As a way to entice people into its dealership Monday night, Cloninger Ford-Toyota held a “sneak peek” for its new Ford F-150. The whole showroom was dedicated to information on the truck with numerous hands-on displays and an army of sales people ready to talk about the truck.
Jay Donaldson, a Ford dealership trainer-facilitator from Detroit, taught the Cloninger sales force all about the truck and was on hand for the consumer preview Monday night.
The newly designed F-150, a sales leader for Ford for three decades, ranges in price from $21,095 to $43,885 and above, depending on the options. The redesign was four years in the making, Donaldson said.
He touted the “work solutions” options available to contractors. The “cable lock” serves as a handcuff for tools, so no one can lift them out of the truck bed.
The “tool link” tags tools in the truck bed, and the in-dash computer can tell the contractor, before he leaves the job site, whether any tools are missing.

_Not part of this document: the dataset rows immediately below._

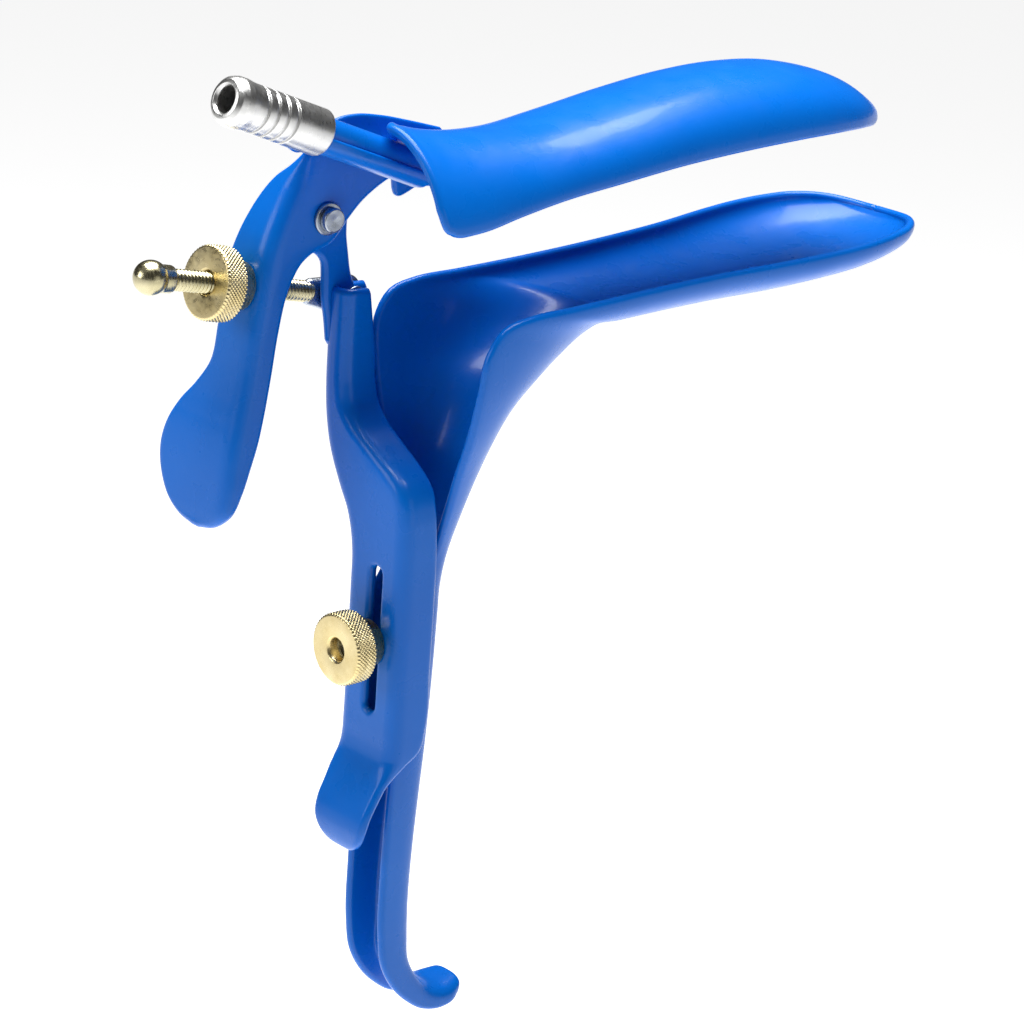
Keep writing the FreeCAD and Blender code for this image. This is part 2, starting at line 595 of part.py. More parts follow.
def lever_flange():
    """Side of the lever, from the paddle past the hinge and on into the band's raised lip."""
    y = FLANGE_NEAR
    foot = paddle_foot()
    span = LEVER_NECK - foot
    front = []
    for share, wide in [(0.0, 0.42), (0.14, 0.8), (0.25, 0.98), (0.4, 1.0), (0.57, 0.97), (0.78, 1.02)]:
        height = foot + share * span
        front.append(vec(web_face(height) + wide * FLANGE_WIDTH, y, height))
    under_hinge = [(-8.0, -13.0), (-6.8, -10.2), (-4.9, -7.4), (-1.5, -5.8), (1.9, -4.6), (5.7, -0.6),
                   (8.8, 2.5), (14.5, 5.8), (21.9, 8.3)]
    front += [vec(PIVOT_X + ahead, y, PIVOT_Z + up) for ahead, up in under_hinge]
    lip = [(25.9, 14.8), (16.0, 17.0), (7.5, 18.5), (2.6, 18.0), (-0.8, 15.6), (-3.1, 12.6)]
    top = [vec(PIVOT_X + ahead, y, PIVOT_Z + up) for ahead, up in lip]
    outer = [vec(point.x + 0.6, y, point.z) for point in web_line()[1:-1]][::-1]
    heel = vec(web_face(foot) + 0.6, y, foot)
    back = curve([top[-1]] + outer + [heel])
    edges = [curve(front), line(front[-1], top[0]), curve(top), back, line(heel, front[0])]
    return Part.Face(Part.Wire(edges)).extrude(vec(0, PLATE, 0))


def band_floor():
    """Strip below the tube, parallel to it, dished up towards its far side."""
    start = tube_axis(NOZZLE_LENGTH + 0.3)
    end = tube_axis(NOZZLE_LENGTH + 22.0)
    normal = vec(math.sin(math.radians(TUBE_SLOPE)), 0, math.cos(math.radians(TUBE_SLOPE)))
    drop = -normal * (TUBE_RADIUS + BRAZE_GAP)
    near = TUBE_SIDE - 6.0
    far = FLANGE_FAR - 0.5
    points = [vec(0, near, 1.0), vec(0, TUBE_SIDE - 3.4, 0.15), vec(0, TUBE_SIDE, 0), vec(0, TUBE_SIDE + 4.0, 0.5),
              vec(0, far, 3.0)]
    placed = [start + drop + normal * p.z + vec(0, p.y - TUBE_SIDE, 0) for p in points]
    lower = [p - normal * PLATE for p in placed]
    face = Part.Face(Part.Wire([curve(placed), line(placed[-1], lower[-1]), curve(lower[::-1]),
                                line(lower[0], placed[0])]))
    return face.extrude(end - start)


def screw_direction():
    slope = math.radians(SCREW_SLOPE)
    return vec(-math.cos(slope), 0, math.sin(slope))


def lever_hole():
    """Upright slot through the web, so that the screw can swing as the lever tilts."""
    r = LEVER_HOLE_WIDTH / 2
    half = LEVER_HOLE_LENGTH / 2 - r
    centre = vec(EYE_X, SCREW_SIDE, EYE_Z) + screw_direction() * web_reach()
    cuts = []
    for shift in (-half, half):
        cuts.append(cylinder(r, centre + vec(-8, 0, shift), vec(1, 0, 0), 14))
    box = Part.makeBox(14, 2 * r, 2 * half, centre + vec(-8, -r, -half))
    return box.fuse(cuts)


def thumb_lever(blade):
    body = lever_web().fuse([lever_flange(), band_floor()])
    hole = cylinder(RIVET_RADIUS, vec(PIVOT_X, FLANGE_NEAR - 5, PIVOT_Z), vec(0, 1, 0), PLATE + 8)
    body = body.cut([hole, lever_hole(), blade])
    return max(body.Solids, key=lambda solid: solid.Volume)


# Hinge rivet and its washer

def pivot_washer():
    base = FLANGE_NEAR
    ring = cylinder(WASHER_RADIUS, vec(PIVOT_X, base - WASHER_THICKNESS, PIVOT_Z), vec(0, 1, 0), WASHER_THICKNESS)
    hole = cylinder(RIVET_RADIUS, vec(PIVOT_X, base - 2, PIVOT_Z), vec(0, 1, 0), 4)
    return ring.cut(hole)


def pivot_rivet():
    near = FLANGE_NEAR - WASHER_THICKNESS
    far = ARM_FAR + PIN_GAP
    shank = cylinder(RIVET_RADIUS, vec(PIVOT_X, near, PIVOT_Z), vec(0, 1, 0), far - near)
    head = cylinder(RIVET_HEAD_RADIUS, vec(PIVOT_X, near - RIVET_HEAD_HEIGHT, PIVOT_Z), vec(0, 1, 0),
                    RIVET_HEAD_HEIGHT)
    tail = cylinder(WASHER_RADIUS, vec(PIVOT_X, far, PIVOT_Z), vec(0, 1, 0), WASHER_THICKNESS)
    return shank.fuse([head, tail]).removeSplitter()


# Tilt screw and what it carries

def screw_point(along):
    return vec(EYE_X, SCREW_SIDE, EYE_Z) + screw_direction() * along


def tilt_screw():
    """Round shank that ends in a flat eye; a cone joins the two."""
    neck = EYE_RADIUS * 2.0
    shank = cylinder(SCREW_RADIUS, screw_point(neck), screw_direction(), SCREW_LENGTH - neck)
    half = EYE_THICKNESS / 2
    centre = screw_point(0)
    disc = cylinder(EYE_RADIUS, centre - vec(0, half, 0), vec(0, 1, 0), EYE_THICKNESS)
    flat = Part.makeBox(neck + 0.6, EYE_THICKNESS, 2 * SCREW_RADIUS * 1.3, vec(-neck - 0.6, -half, -SCREW_RADIUS * 1.3))
    flat.rotate(vec(0, 0, 0), vec(0, 1, 0), SCREW_SLOPE)
    flat.translate(centre)
    hole = cylinder(EYE_RIVET_RADIUS + PIN_GAP, centre - vec(0, 5, 0), vec(0, 1, 0), 10)
    return shank.fuse([disc, flat]).removeSplitter().cut(hole)


def eye_rivet():
    near = EAR_NEAR - 2 * PIN_GAP
    far = SCREW_SIDE + EYE_THICKNESS / 2 + PIN_GAP
    shank = cylinder(EYE_RIVET_RADIUS, vec(EYE_X, near, EYE_Z), vec(0, 1, 0), far - near)
    head = cylinder(EYE_RIVET_HEAD_RADIUS, vec(EYE_X, far, EYE_Z), vec(0, 1, 0), EYE_RIVET_HEAD_HEIGHT)
    tail = cylinder(EYE_RIVET_HEAD_RADIUS, vec(EYE_X, near - 0.6, EYE_Z), vec(0, 1, 0), 0.6)
    return shank.fuse([head, tail]).removeSplitter()


def stop_ball():
    """Ball with a short collar and a blind socket that takes the end of the screw."""
    socket = SCREW_RADIUS + BRAZE_GAP
    collar = SCREW_RADIUS + 0.5
    mouth = -BALL_RADIUS - 1.0
    shoulder = -math.sqrt(BALL_RADIUS ** 2 - collar ** 2)
    profile = [
        line(vec(BRAZE_GAP, 0, 0), vec(BRAZE_GAP, 0, socket)),
        line(vec(BRAZE_GAP, 0, socket), vec(mouth, 0, socket)),
        line(vec(mouth, 0, socket), vec(mouth, 0, collar)),
        line(vec(mouth, 0, collar), vec(shoulder, 0, collar)),
        Part.Arc(vec(shoulder, 0, collar), vec(0, 0, BALL_RADIUS), vec(BALL_RADIUS, 0, 0)).toShape(),
        line(vec(BALL_RADIUS, 0, 0), vec(BRAZE_GAP, 0, 0)),
    ]
    ball = Part.Face(Part.Wire(profile)).revolve(vec(0, 0, 0), vec(1, 0, 0), 360)
    ball.rotate(vec(0, 0, 0), vec(0, 1, 0), 180 + SCREW_SLOPE)
    ball.translate(screw_point(SCREW_LENGTH))
    return ball


def knurled_nut(bore_radius):
    """Nut along +X from its boss face at zero: boss, then the wide knurled rim with small chamfers."""
    r = NUT_RADIUS
    start = BOSS_LENGTH
    end = BOSS_LENGTH + NUT_LENGTH
    points = [(0, bore_radius), (0, BOSS_RADIUS - 0.3), (0.3, BOSS_RADIUS), (start, BOSS_RADIUS),
              (start, r - 0.4), (start + 0.4, r), (end - 0.4, r), (end, r - 0.4), (end, bore_radius),
              (0, bore_radius)]
    face = Part.Face(Part.makePolygon([vec(x, 0, z) for x, z in points]))
    return face.revolve(vec(0, 0, 0), vec(1, 0, 0), 360)


def web_reach():
    """Distance along the screw from its eye to the outer face of the lever's web."""
    slope = math.radians(SCREW_SLOPE)
    reach = (EYE_X - web_face(EYE_Z)) / math.cos(slope)
    return (EYE_X - web_face(EYE_Z + math.sin(slope) * reach)) / math.cos(slope)


def tilt_nut():
    nut = knurled_nut(SCREW_RADIUS + PIN_GAP)
    nut.rotate(vec(0, 0, 0), vec(0, 1, 0), 180 + SCREW_SLOPE)
    nut.translate(screw_point(web_reach() + TILT_NUT_STANDOFF))
    return nut


# Lock stud and lock nut

def lock_nut():
    nut = knurled_nut(STUD_RADIUS + PIN_GAP)
    nut.rotate(vec(0, 0, 0), vec(0, 0, 1), 180)
    nut.translate(vec(-SEAT_GAP, 0, STUD_HEIGHT))
    return nut


def lock_stud():
    start = -SEAT_GAP - BOSS_LENGTH - NUT_LENGTH + STUD_RECESS
    back = HANDLE_RIM_X + HANDLE_DEPTH
    return cylinder(STUD_RADIUS, vec(start, 0, STUD_HEIGHT), vec(1, 0, 0), back - start)


def main():
    upper = upper_blade()
    shapes = {
        "lower_blade": lower_blade(),
        "yoke": yoke(),
        "upper_blade": upper,
        "thumb_lever": thumb_lever(upper),
        "smoke_tube": smoke_tube(),
        "hose_connector": hose_connector(),
        "pivot_rivet": pivot_rivet(),
        "pivot_washer": pivot_washer(),
        "tilt_screw": tilt_screw(),
        "eye_rivet": eye_rivet(),
        "stop_ball": stop_ball(),
        "tilt_nut": tilt_nut(),
        "lock_stud": lock_stud(),
        "lock_nut": lock_nut(),
    }
    for name, shape in shapes.items():
        shape.exportStep("parts/" + name + ".step")
        print(name, round(shape.Volume, 1), len(shape.Solids), shape.isValid())


main()
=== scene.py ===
# %% [markdown]
# # A coated bivalve instrument, built piece by piece
# We are going to dress a CAD model. The frame gives us rigid bodies with joints, and
# every piece below is a fine mesh that rides on one of those bodies.
# Almost everything here is thin pressed sheet with a thick glossy coat,
# so one idea does most of the work: describe a middle surface and let a function thicken it.

# %% Load the frame and keep its box
import math

import bmesh
import bpy
import numpy as np
from mathutils import Matrix, Vector


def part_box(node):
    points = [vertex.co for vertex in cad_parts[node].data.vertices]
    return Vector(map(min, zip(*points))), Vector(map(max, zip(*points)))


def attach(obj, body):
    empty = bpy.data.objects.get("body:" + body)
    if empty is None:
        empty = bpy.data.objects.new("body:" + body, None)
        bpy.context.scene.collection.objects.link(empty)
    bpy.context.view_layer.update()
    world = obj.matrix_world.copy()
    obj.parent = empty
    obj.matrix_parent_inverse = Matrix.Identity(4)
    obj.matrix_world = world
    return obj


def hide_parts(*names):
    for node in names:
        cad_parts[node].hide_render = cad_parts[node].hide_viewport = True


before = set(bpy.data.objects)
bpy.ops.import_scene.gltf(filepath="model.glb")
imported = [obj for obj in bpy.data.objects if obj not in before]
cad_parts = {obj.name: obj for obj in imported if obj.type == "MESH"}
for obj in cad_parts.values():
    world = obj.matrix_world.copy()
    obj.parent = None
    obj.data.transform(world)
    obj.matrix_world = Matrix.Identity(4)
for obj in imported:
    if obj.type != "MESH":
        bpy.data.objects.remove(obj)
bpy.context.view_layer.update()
MM = 0.001

# %% [markdown]
# ## Curves through a few points
# A designer gives a handful of stations, and the computer fills in the rest.
# `through` is a cubic curve that passes through every station. It works for any number of columns,
# so one call can carry a whole cross-section along: rim, keel, width and squareness together.
# `crowd` packs rows closer at both ends, where shapes usually turn fastest.

# %% Smooth curves as arrays
def through(points, count, crowd=0.0):
    """Cubic curve: between two stations the value is the Hermite blend of both ends and both slopes."""
    p = np.asarray(points, float)
    at = np.concatenate([[0.0], np.cumsum(np.linalg.norm(np.diff(p, axis=0), axis=1))])
    slope = np.gradient(p, at, axis=0)
    t = np.linspace(0.0, 1.0, count)
    s = at[-1] * (t - crowd * np.sin(2 * np.pi * t) / (2 * np.pi))
    k = np.clip(np.searchsorted(at, s, side="right") - 1, 0, len(p) - 2)
    h = (at[k + 1] - at[k])[:, None]
    u = (s - at[k])[:, None] / h
    return ((2 * u**3 - 3 * u**2 + 1) * p[k] + (u**3 - 2 * u**2 + u) * h * slope[k]
            + (3 * u**2 - 2 * u**3) * p[k + 1] + (u**3 - u**2) * h * slope[k + 1])


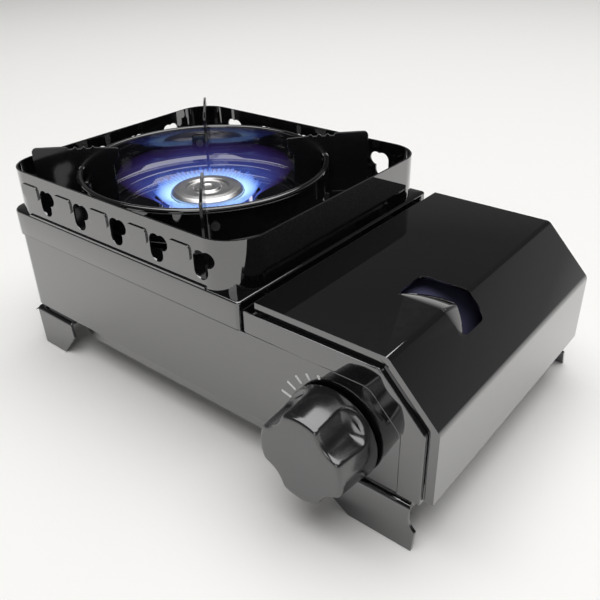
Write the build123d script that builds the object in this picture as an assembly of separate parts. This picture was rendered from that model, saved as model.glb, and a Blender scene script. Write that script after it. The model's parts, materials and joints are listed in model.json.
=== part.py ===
from build123d import *
import math
import os

# A compact butane cassette stove.
# Millimetres, +Z up. The front panel and knob face -Y, the canister side is +X.
# The origin is on the ground, under the middle of the overall box.

# ---------------------------------------------------------------- driving dimensions
body_width = 286.0
body_depth = 162.0
knob_reach = 25.5
foot_splay = 5.5
foot_sheet = 1.6
foot_flange = 16.0
foot_screw_depth = 10.0
foot_notch_radius = 7.5
screw_radius = 1.5
screw_head = 1.4
skirt_screw_height = 75.5
sheet = 1.0
seat_gap = 0.3

# heights above the ground
pan_underside = 13.0
raised_underside = 19.5
shell_bottom = 23.0
pan_shoulder = 26.0
seam_height = 71.0
top_height = 86.0
cover_height = 88.0
bevel_height = 62.0
windshield_height = 112.0
rim_height = 109.5
support_height = 122.0

# places of the canister side, from the right end
plate_from_right = 102.0
frame_from_right = 99.5
cover_from_right = 94.5
partition_from_right = 99.0
crease_from_right = 25.0

skirt_overlap = 9.0
pan_upstand = 8.0
pan_taper = 3.0
raised_taper = 4.5
rear_slot_count = 9
side_slot_count = 5
slot_pitch = 15.0
cooling_slot_height = 47.0
cooling_slot_length = 18.0
cooling_slot_width = 4.0
skirt_stand_off = 1.2
bend_radius = 3.0
shell_corner = 8.3
shell_lap = 8.0
plate_end_corner = 2.5
plate_edge_radius = 1.2

# burner and pan
burner_from_left = 85.5
burner_from_front = 78.0
rim_radius = 70.5
rim_bead = 1.5
pan_wall_radius = 69.5
pan_ledge_radius = 56.0
pan_floor_height = 81.0
pan_hole_radius = 28.0
burner_head_radius = 22.0
burner_cap_radius = 21.5
burner_cap_top = 94.0
burner_chamber_radius = 16.0
gas_height = 62.0
gas_line_depth = 11.5
mixing_tube_radius = 7.5
bell_radius = 9.3
bell_length = 5.0
mixing_tube_wall = 1.0
lead_radius = 1.2
lead_depth = 5.0
lead_height = 25.6
stand_height = 50.0
heat_strip_sheet = 1.3
heat_strip_width = 22.0
port_count = 28
burner_deck = 86.0
electrode_angle = -100.0
electrode_offset = 3.2
electrode_radius = 1.6
electrode_low = 54.0
tube_start_from_right = 85.0
tube_bend_from_left = 146.0
heat_strip_offset = 0.0
heat_strip_drop_from_left = 132.0
heat_strip_end_from_right = 36.0

# windshield
shield_inset = 1.2
shield_rear_inset = 2.9
shield_foot_inside = 1.6
shield_foot_outside = 1.0
shield_corner = 20.0
louvre_count = 5
louvre_pitch = 30.3
louvre_shift = 10.0
louvre_width = 13.0
louvre_oval = 9.0
louvre_notch_radius = 4.0
louvre_height = 15.0
louvre_below_top = 14.5
louvre_panel_height = 8.0
louvre_panel_relief = 0.8
louvre_panel_rise = 4.0
side_louvre_count = 4

# pot support arms
arm_sheet = 1.6
arm_outer = 95.5
arm_inner = 48.0
arm_step = 3.5
arm_shoulder = 76.5
arm_teeth = 3
arm_tooth_pitch = 5.0
arm_tooth_depth = 1.5
rivet_radius = 1.4
rivet_head = 2.4
rivet_offset = 5.0
rivet_below_rim = 10.5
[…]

A computer GPS feature, which tags other vehicles, also can inform a crew chief or fleet manager where his other trucks are, how fast their traveling and redirect them to a new site.
Donaldson said the F-150 is best in its class for hauling and towing and has a exclusive option for both integrated brake and trailer sway control.
“The big thing for me is what they’ve done for safety,” Donaldson said of the new F-150. He used a touch screen display to show where high-density steel has been added on the frame to give strength and how the passenger cab was improved through air-bag systems and crash absorption strategies.
Matt Thompson, a self-described Ford man, came for a look at the new truck. An architect and construction administrator, he routinely drives his 2005 F-150 to job sites.
“This one is 6 inches longer and looks like it has so much more room in it,” Thompson said.
Would he consider buying a new truck in these tough economic times?
“If I could afford it,” Thompson said.